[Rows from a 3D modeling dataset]
__________________________________________________

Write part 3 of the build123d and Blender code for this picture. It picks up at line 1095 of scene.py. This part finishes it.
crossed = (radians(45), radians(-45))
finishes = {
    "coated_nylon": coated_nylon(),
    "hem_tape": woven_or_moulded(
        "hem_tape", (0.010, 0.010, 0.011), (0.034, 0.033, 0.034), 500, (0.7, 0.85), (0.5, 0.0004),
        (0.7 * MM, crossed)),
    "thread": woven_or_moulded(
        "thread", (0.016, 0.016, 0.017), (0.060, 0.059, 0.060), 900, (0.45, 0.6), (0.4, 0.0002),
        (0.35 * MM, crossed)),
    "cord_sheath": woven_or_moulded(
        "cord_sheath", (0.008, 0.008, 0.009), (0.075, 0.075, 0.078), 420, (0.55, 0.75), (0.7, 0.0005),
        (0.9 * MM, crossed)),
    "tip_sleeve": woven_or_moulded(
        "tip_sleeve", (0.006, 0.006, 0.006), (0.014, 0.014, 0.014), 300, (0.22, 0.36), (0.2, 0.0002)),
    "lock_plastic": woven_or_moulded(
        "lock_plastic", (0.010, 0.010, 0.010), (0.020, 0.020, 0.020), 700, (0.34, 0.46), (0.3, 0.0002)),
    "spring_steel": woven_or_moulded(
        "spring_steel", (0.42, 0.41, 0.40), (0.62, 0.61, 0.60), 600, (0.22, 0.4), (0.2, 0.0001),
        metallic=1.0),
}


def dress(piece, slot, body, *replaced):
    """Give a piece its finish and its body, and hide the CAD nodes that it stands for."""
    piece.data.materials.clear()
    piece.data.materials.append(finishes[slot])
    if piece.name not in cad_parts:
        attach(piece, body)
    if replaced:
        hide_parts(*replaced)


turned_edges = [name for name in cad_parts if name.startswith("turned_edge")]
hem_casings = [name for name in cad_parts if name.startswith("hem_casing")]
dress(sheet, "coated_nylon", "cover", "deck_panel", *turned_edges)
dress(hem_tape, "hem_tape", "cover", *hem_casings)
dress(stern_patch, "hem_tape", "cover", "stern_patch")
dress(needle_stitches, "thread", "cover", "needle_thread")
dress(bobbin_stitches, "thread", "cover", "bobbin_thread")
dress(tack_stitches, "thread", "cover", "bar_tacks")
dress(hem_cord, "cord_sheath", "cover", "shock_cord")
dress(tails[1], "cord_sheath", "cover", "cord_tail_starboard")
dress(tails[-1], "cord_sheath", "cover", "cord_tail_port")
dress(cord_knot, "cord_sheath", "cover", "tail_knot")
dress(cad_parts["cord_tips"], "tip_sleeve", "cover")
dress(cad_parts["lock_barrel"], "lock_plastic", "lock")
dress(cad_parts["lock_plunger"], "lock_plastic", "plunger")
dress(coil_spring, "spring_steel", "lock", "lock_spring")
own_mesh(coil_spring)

__________________________________________________

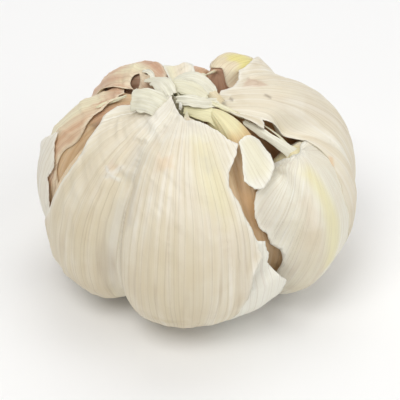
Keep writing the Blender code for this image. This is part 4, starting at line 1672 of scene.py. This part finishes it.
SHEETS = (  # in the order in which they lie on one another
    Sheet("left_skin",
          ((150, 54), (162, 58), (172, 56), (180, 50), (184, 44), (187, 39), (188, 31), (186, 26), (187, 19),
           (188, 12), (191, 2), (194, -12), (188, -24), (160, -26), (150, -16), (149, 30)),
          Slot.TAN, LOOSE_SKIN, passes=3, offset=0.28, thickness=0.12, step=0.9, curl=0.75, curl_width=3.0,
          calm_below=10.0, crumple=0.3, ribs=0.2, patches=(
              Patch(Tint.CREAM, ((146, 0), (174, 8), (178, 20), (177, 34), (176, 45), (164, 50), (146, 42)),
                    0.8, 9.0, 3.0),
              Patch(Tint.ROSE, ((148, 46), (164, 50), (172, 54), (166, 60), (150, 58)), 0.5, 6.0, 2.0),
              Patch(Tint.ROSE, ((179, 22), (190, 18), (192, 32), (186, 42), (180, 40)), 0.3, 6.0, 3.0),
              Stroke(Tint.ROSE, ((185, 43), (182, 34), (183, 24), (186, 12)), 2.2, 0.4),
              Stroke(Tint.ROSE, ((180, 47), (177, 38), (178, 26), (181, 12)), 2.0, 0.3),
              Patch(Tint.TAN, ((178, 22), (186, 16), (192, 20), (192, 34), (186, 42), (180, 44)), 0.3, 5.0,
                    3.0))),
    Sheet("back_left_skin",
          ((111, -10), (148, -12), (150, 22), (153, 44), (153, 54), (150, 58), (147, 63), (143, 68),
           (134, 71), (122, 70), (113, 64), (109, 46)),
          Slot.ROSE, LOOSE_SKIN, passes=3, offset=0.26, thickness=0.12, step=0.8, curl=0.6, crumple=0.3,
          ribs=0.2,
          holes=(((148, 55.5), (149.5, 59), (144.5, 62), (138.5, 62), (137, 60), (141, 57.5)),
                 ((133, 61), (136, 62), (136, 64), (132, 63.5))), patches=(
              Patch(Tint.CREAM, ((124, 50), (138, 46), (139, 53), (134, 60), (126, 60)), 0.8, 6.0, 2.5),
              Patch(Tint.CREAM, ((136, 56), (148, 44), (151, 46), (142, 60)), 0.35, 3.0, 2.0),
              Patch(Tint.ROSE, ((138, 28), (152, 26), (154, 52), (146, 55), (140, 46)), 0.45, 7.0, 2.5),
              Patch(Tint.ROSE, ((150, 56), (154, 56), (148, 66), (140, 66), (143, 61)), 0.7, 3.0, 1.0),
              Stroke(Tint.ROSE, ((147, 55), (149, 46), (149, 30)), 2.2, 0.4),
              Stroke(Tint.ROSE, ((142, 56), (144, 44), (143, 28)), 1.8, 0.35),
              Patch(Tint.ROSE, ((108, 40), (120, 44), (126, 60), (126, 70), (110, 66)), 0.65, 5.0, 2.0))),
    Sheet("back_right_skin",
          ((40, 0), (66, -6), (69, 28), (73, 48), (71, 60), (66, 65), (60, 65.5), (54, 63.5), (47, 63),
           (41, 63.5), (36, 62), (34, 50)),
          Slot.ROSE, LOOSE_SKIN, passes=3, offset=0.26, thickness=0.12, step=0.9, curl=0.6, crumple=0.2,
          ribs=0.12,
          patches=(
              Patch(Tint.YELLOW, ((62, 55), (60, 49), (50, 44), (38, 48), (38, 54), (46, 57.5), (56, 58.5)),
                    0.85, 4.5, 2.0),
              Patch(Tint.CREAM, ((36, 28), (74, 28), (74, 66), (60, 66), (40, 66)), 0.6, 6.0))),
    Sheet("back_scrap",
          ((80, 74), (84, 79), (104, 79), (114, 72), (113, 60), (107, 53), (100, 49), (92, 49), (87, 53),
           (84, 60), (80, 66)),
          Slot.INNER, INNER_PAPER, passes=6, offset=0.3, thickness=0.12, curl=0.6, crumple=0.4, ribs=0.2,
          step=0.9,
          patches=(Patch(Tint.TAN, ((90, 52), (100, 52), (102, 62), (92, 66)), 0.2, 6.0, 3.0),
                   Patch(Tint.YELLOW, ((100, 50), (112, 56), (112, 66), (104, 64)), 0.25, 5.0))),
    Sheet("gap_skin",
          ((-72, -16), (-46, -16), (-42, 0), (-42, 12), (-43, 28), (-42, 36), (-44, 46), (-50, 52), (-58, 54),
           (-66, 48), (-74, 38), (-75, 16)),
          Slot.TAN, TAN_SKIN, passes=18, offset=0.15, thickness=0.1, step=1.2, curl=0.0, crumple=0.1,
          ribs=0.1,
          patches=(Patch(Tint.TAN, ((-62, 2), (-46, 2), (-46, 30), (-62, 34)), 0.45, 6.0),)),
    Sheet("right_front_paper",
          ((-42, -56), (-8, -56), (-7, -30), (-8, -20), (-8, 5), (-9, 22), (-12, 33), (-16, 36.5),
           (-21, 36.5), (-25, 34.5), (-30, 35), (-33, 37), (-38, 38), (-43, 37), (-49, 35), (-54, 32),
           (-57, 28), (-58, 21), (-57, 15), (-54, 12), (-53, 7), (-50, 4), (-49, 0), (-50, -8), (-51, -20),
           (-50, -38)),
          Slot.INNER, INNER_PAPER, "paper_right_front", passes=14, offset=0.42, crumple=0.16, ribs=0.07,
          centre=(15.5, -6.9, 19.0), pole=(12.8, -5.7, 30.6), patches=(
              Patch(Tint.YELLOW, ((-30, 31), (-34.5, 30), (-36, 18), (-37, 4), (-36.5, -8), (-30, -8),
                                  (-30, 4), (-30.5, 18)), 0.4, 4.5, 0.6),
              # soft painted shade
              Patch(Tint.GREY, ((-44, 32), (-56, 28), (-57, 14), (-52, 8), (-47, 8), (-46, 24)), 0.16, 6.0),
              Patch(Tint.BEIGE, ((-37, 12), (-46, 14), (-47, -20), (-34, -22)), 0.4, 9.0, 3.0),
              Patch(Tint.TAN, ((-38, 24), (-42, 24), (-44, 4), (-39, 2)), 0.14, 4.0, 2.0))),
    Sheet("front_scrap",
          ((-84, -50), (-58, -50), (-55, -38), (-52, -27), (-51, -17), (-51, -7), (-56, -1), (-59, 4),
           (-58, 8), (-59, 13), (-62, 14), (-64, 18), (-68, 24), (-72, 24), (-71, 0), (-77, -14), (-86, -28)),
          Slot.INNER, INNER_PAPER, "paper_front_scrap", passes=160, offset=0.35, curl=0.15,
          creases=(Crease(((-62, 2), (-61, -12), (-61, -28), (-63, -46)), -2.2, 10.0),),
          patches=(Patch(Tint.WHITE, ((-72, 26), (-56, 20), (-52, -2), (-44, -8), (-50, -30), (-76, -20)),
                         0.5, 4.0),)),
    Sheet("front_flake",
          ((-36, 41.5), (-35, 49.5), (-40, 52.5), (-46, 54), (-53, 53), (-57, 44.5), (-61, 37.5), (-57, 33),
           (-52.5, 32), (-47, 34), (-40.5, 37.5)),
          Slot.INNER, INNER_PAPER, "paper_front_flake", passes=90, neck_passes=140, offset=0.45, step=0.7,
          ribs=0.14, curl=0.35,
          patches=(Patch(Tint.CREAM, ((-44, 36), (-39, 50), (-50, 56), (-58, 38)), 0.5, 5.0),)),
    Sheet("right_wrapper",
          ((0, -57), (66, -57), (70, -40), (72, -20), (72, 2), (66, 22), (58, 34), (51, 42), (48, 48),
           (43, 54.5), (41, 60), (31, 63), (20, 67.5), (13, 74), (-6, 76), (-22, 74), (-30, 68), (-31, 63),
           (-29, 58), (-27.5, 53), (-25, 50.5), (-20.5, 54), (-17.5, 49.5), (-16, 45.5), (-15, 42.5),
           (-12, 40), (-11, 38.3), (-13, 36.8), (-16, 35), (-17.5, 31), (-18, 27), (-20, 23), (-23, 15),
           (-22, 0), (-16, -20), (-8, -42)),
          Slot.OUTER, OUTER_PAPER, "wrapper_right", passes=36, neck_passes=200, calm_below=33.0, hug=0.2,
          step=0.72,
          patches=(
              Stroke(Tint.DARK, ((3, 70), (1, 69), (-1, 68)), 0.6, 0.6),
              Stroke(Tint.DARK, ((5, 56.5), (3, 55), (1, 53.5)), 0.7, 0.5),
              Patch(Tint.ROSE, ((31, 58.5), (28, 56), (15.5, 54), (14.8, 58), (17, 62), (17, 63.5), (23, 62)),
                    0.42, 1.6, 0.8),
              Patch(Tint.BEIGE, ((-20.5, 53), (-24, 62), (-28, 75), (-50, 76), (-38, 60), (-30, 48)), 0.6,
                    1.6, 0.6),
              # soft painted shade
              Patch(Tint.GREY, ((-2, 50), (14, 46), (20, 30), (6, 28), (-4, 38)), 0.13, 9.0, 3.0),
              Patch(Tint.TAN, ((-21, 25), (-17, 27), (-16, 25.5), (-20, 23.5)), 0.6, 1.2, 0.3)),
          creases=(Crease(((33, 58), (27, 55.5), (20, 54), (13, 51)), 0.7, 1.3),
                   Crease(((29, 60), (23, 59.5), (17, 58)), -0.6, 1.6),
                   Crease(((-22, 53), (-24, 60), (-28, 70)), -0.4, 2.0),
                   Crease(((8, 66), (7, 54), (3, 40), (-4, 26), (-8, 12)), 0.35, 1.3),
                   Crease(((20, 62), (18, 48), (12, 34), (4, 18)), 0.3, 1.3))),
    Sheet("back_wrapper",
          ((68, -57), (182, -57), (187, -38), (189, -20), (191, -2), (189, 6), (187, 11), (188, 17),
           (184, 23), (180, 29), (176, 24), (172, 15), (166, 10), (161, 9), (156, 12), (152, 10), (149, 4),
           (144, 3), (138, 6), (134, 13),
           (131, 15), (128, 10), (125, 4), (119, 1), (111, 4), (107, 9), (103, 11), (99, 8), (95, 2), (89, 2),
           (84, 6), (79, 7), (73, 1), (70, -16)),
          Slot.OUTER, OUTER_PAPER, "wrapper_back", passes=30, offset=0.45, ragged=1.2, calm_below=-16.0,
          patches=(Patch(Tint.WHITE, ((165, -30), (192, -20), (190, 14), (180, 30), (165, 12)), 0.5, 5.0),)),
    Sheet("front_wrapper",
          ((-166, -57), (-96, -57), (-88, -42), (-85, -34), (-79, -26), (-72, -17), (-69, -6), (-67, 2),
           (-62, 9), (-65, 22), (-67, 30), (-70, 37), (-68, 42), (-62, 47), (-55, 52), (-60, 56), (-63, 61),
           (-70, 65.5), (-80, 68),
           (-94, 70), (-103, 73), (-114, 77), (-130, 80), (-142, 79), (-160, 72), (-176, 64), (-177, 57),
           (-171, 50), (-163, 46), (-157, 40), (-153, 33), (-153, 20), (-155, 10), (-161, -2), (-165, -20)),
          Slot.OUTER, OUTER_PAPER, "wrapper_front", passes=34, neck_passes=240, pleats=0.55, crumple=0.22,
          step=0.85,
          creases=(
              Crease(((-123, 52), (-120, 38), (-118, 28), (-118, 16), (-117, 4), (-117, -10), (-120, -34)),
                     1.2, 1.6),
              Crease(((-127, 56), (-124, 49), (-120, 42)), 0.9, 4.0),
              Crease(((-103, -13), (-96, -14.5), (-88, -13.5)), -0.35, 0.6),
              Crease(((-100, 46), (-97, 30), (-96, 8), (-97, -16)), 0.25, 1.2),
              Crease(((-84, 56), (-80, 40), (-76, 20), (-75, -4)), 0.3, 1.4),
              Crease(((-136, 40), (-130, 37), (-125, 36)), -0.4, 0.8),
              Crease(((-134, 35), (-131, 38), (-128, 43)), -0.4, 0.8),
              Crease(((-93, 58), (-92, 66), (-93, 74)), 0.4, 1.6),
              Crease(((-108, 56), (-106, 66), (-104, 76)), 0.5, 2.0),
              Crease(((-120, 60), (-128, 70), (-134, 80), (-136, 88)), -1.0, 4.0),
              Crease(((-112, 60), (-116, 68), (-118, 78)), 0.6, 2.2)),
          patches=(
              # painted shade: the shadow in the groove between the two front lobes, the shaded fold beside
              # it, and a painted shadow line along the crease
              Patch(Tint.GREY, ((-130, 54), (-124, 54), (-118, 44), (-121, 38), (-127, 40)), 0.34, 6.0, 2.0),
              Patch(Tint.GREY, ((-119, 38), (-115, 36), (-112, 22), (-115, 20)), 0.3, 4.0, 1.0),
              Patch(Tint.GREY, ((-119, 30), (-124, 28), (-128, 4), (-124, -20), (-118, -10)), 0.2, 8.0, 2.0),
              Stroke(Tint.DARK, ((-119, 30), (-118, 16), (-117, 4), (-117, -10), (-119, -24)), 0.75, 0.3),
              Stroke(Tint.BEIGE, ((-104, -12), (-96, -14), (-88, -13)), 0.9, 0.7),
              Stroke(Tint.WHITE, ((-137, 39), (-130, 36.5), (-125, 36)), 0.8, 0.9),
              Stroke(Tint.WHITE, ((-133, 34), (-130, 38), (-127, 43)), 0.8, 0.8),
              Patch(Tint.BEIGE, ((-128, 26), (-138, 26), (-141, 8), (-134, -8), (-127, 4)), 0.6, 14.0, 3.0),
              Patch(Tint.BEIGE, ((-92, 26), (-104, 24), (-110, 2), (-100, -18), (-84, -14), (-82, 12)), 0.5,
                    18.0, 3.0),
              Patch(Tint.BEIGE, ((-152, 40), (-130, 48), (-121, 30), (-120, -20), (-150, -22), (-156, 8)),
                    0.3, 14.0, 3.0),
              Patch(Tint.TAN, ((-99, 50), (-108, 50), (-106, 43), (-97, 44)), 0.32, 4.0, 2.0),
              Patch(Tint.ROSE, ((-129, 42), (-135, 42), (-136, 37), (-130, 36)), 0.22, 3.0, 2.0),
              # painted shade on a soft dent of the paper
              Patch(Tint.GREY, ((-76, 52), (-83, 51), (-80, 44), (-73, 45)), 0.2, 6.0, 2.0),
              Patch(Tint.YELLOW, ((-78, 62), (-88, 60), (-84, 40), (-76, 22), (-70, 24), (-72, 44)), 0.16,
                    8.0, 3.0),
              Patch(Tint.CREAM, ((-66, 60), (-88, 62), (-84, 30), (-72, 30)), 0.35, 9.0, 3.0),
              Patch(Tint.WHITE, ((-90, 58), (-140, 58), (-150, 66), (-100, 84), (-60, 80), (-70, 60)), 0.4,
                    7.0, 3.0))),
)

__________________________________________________

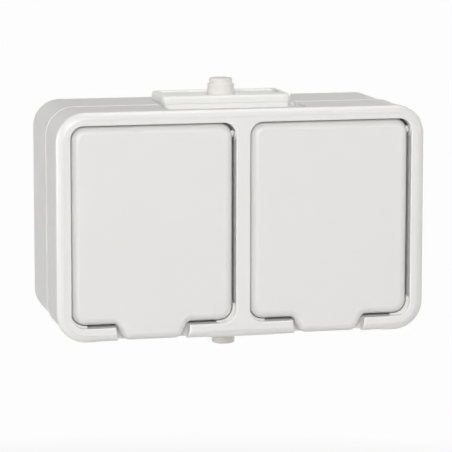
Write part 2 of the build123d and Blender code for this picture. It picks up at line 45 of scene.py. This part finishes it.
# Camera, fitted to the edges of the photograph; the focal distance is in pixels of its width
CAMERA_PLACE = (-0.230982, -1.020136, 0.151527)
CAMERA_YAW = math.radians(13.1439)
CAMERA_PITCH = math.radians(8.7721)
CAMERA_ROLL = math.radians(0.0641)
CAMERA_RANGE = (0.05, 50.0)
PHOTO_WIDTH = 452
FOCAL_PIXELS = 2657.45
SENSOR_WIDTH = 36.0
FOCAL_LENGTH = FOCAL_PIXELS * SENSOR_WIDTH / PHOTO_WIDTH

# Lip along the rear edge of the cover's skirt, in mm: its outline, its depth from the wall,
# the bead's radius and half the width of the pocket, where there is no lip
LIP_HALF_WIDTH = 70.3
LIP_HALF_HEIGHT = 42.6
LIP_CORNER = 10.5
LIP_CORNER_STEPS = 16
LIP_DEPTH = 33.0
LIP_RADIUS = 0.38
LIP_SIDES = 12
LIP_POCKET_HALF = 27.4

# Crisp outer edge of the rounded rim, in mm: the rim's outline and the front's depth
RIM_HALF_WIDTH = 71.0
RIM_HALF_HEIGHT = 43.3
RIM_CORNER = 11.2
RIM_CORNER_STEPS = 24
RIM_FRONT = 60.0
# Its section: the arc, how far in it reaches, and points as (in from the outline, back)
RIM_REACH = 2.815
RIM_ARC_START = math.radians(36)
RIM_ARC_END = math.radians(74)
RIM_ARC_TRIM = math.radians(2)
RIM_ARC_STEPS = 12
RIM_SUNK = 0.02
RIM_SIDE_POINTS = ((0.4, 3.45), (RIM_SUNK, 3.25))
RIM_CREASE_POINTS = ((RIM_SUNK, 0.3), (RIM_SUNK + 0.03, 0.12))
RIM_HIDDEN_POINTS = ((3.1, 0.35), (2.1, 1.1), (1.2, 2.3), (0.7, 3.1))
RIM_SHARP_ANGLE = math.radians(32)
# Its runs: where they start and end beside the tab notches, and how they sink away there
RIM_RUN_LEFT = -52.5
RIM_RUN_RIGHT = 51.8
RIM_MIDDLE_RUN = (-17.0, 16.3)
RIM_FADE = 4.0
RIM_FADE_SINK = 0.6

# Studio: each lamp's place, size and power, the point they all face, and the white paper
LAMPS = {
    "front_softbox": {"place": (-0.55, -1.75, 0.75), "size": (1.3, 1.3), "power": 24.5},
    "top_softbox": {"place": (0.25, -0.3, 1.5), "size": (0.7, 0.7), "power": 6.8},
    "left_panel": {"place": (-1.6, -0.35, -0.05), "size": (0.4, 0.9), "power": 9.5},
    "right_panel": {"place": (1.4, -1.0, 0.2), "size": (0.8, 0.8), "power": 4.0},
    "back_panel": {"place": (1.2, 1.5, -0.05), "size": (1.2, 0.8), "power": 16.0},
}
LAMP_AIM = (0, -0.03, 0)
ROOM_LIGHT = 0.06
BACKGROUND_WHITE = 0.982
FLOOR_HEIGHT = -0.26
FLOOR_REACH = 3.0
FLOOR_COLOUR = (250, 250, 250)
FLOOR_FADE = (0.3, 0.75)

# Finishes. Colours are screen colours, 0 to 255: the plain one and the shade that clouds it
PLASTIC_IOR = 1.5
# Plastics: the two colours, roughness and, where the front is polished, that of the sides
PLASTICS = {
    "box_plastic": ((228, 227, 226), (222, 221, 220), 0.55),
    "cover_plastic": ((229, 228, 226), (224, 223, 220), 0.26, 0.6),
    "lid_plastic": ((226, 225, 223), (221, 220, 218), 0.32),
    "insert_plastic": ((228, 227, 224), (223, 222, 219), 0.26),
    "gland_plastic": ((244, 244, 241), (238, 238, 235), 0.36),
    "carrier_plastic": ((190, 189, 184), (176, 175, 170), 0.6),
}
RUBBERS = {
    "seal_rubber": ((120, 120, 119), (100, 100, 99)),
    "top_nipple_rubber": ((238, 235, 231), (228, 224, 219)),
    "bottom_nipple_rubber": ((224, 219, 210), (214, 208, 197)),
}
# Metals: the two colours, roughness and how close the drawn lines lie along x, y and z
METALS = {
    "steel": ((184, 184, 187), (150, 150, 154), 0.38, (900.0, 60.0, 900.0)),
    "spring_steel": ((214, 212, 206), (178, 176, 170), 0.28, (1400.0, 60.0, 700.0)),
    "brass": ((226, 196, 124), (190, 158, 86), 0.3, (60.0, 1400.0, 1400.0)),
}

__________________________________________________

Count how many lines in the data above hold the string "picks", and give the number with no other words.

**The answer**
2